Once upon a time ... I moved to a new town and saw a store called Borders.  I'd lived abroad and so thought it was a local bookstore.  Inside, I felt an energy, from everyone really ... a wonderfully positive, eccentric energy.  Coffee was brewing, people were gathering, conversations seemed all to be about books and authors.  I thought ... I could work in an atmosphere like this ... and so I asked.  Someone gave me a test ... a written test.  I think they asked first if I would rather work with music or with books.  Books ... clearly books.  The one question that made me smile was about the tax I would charge on a purchase price.  Someone took the test and looked at it, then set an interview time.  

I was only there for the holiday, but I learned so much.  So many knew of authors I knew nothing about.  

The one common bond, however, was that because of a discount offered to employees and the fact that we were surrounded by books that we loved ... everyone had a gathering stack of books in the back ... and hardly any of anyone's paycheck ever really left the store ..

Some of the employees were artists and musicians and everyone loved being surrounded by thousands of books.  

Now I am walking through Blackwell's in Oxford ...     Thank you for reminding me ...

Comment by Emily Conyngham on November 18, 2012 at 7:27pm

Rodney, it is the people who care about books that guide my choices - because of their hair, or their glasses sometimes, but mostly the breathless way their reviews tumble from their mouths. This was a heartwarming read.

Comment by Davyboy on December 6, 2012 at 10:28am

Borders and it's ilk drove the ma and pa bookstores out of business. Amazon killed borders.  I really miss the good old days.

Comment by Rodney Roe on December 6, 2012 at 7:52pm

Davyboy: wow, a late reader. Yes, the big box bookstores have suffered an ironic fate. Still, I can't find any joy in their misfortune. SHE WHO MUST BE OBEYED got a Kindle for her birthday. It is more than a book reader. Except for the fact that it doesn't come with a manual and is less intuitive than an iPad, it is pretty cool.

Comment by Davyboy on December 7, 2012 at 5:40am

I really like my kindle... Not tactile like a book but super convenient...The big box stores were villians in my eye.  We must have had 5 musty old bookstores in downtown Pittsburgh.  The had so many obscure and interesting books....I do miss the CD selection that Borders once had.  That was the first to go and the handwriting on the wall for the books.
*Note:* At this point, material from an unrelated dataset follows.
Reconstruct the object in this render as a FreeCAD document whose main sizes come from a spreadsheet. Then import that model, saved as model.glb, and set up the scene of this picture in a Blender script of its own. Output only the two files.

Comment by ulysses on September 1, 2013 at 6:49pm

There are used book stores which have a similar feeling--usually minus the coffee though, sigh.  They have usually read everything and know where the book you want is, or how to dig it out.  I love the used book store in my town.  They are so amazing, the people that work there.  You feel a sense of a kindred spirit talking to them.  Nice piece.